Brief
Write every line of the material out exactly as shown.

^^^^^^^^^^^^^^^^

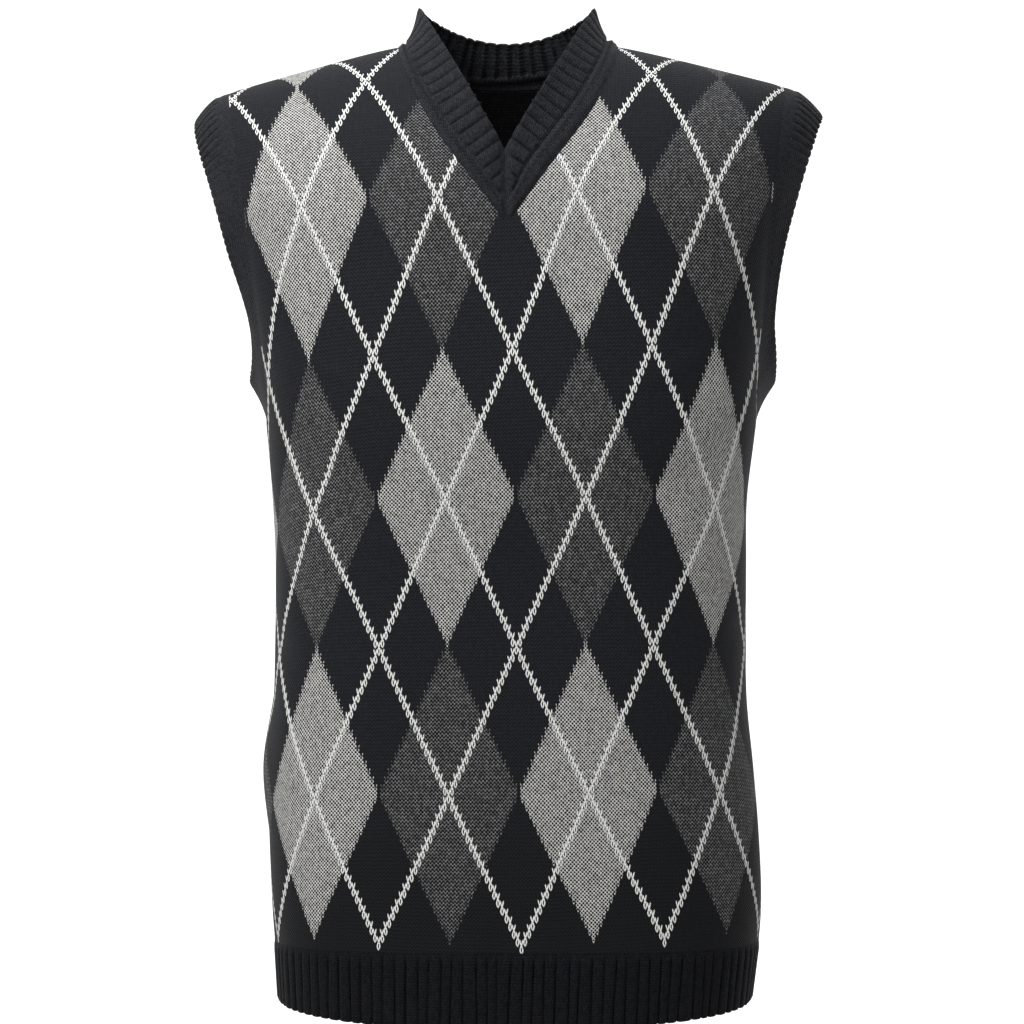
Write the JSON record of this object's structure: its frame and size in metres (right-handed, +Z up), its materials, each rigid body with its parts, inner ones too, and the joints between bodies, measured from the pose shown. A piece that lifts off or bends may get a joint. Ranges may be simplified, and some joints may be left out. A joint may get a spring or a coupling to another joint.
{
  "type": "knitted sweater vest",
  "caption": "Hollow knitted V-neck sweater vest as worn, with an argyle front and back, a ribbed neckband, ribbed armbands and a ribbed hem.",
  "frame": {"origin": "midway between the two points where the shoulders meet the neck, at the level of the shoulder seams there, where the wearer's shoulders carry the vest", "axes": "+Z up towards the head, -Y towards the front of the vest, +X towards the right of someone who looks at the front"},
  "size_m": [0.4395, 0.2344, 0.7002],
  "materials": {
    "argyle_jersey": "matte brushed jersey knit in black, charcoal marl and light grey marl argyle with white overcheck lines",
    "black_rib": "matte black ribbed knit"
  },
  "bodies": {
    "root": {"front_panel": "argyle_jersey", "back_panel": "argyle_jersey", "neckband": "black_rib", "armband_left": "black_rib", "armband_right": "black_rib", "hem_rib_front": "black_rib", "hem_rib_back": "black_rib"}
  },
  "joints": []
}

^^^^^^^^^^^^^^^^

Right answer
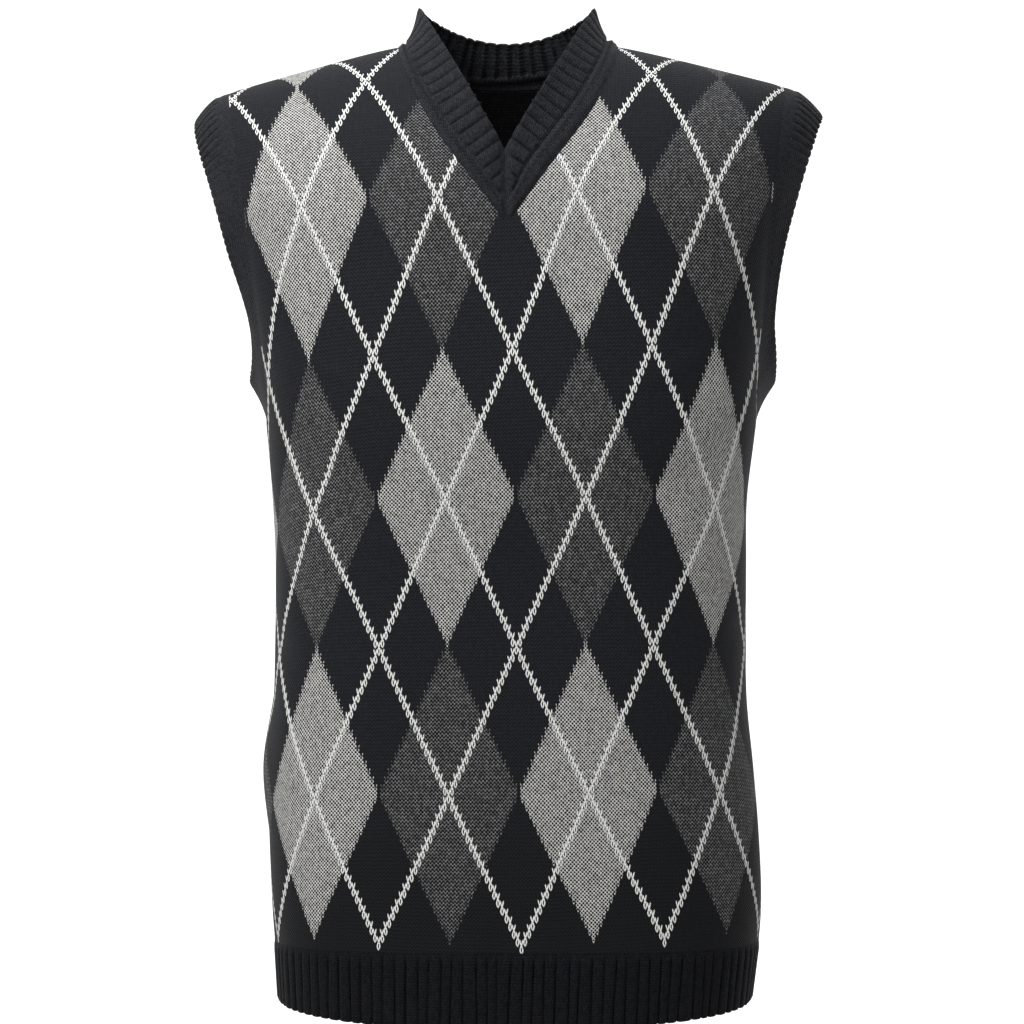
Write the JSON record of this object's structure: its frame and size in metres (right-handed, +Z up), its materials, each rigid body with its parts, inner ones too, and the joints between bodies, measured from the pose shown. A piece that lifts off or bends may get a joint. Ranges may be simplified, and some joints may be left out. A joint may get a spring or a coupling to another joint.
{
  "type": "knitted sweater vest",
  "caption": "Hollow knitted V-neck sweater vest as worn, with an argyle front and back, a ribbed neckband, ribbed armbands and a ribbed hem.",
  "frame": {"origin": "midway between the two points where the shoulders meet the neck, at the level of the shoulder seams there, where the wearer's shoulders carry the vest", "axes": "+Z up towards the head, -Y towards the front of the vest, +X towards the right of someone who looks at the front"},
  "size_m": [0.4395, 0.2344, 0.7002],
  "materials": {
    "argyle_jersey": "matte brushed jersey knit in black, charcoal marl and light grey marl argyle with white overcheck lines",
    "black_rib": "matte black ribbed knit"
  },
  "bodies": {
    "root": {"front_panel": "argyle_jersey", "back_panel": "argyle_jersey", "neckband": "black_rib", "armband_left": "black_rib", "armband_right": "black_rib", "hem_rib_front": "black_rib", "hem_rib_back": "black_rib"}
  },
  "joints": []
}